--- Data ---
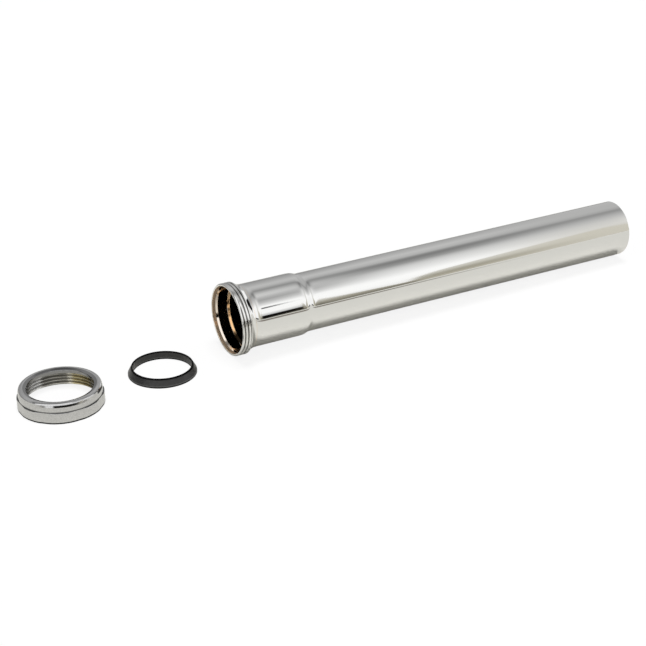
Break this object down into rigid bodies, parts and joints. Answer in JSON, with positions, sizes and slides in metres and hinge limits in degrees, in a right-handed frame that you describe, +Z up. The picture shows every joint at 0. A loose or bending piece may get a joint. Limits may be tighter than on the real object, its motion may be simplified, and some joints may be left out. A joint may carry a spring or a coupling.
{
  "type": "drain extension tube",
  "caption": "Chromed slip-joint drain extension tube: swaged socket with a threaded mouth, plain far end, its slip nut and bevelled rubber washer laid out loose before it.",
  "frame": {"origin": "on the floor, under the middle of the bounding box of the tube, the nut and the washer as they lie", "axes": "+Z up from the floor, +X along the floor from the tube's threaded mouth to its plain end, the tube's axis dipping 0.84 degrees towards the plain end"},
  "size_m": [0.4464, 0.0562, 0.0469],
  "materials": {
    "tube_chrome": "bright chrome plate on brass, bare brass inside the mouth",
    "nut_chrome": "bright chrome plate on a casting, duller inside",
    "washer_rubber": "black moulded rubber with a slight sheen"
  },
  "bodies": {
    "root": {"extension_tube": "tube_chrome", "slip_nut": "nut_chrome", "slip_washer": "washer_rubber"}
  },
  "joints": []
}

--- Problem requirements ---
Write each line above out exactly.

--- Task response ---
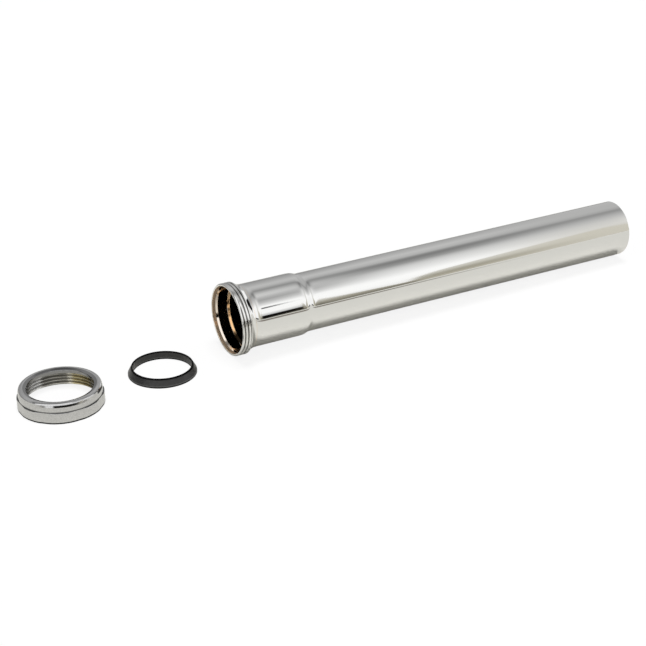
Break this object down into rigid bodies, parts and joints. Answer in JSON, with positions, sizes and slides in metres and hinge limits in degrees, in a right-handed frame that you describe, +Z up. The picture shows every joint at 0. A loose or bending piece may get a joint. Limits may be tighter than on the real object, its motion may be simplified, and some joints may be left out. A joint may carry a spring or a coupling.
{
  "type": "drain extension tube",
  "caption": "Chromed slip-joint drain extension tube: swaged socket with a threaded mouth, plain far end, its slip nut and bevelled rubber washer laid out loose before it.",
  "frame": {"origin": "on the floor, under the middle of the bounding box of the tube, the nut and the washer as they lie", "axes": "+Z up from the floor, +X along the floor from the tube's threaded mouth to its plain end, the tube's axis dipping 0.84 degrees towards the plain end"},
  "size_m": [0.4464, 0.0562, 0.0469],
  "materials": {
    "tube_chrome": "bright chrome plate on brass, bare brass inside the mouth",
    "nut_chrome": "bright chrome plate on a casting, duller inside",
    "washer_rubber": "black moulded rubber with a slight sheen"
  },
  "bodies": {
    "root": {"extension_tube": "tube_chrome", "slip_nut": "nut_chrome", "slip_washer": "washer_rubber"}
  },
  "joints": []
}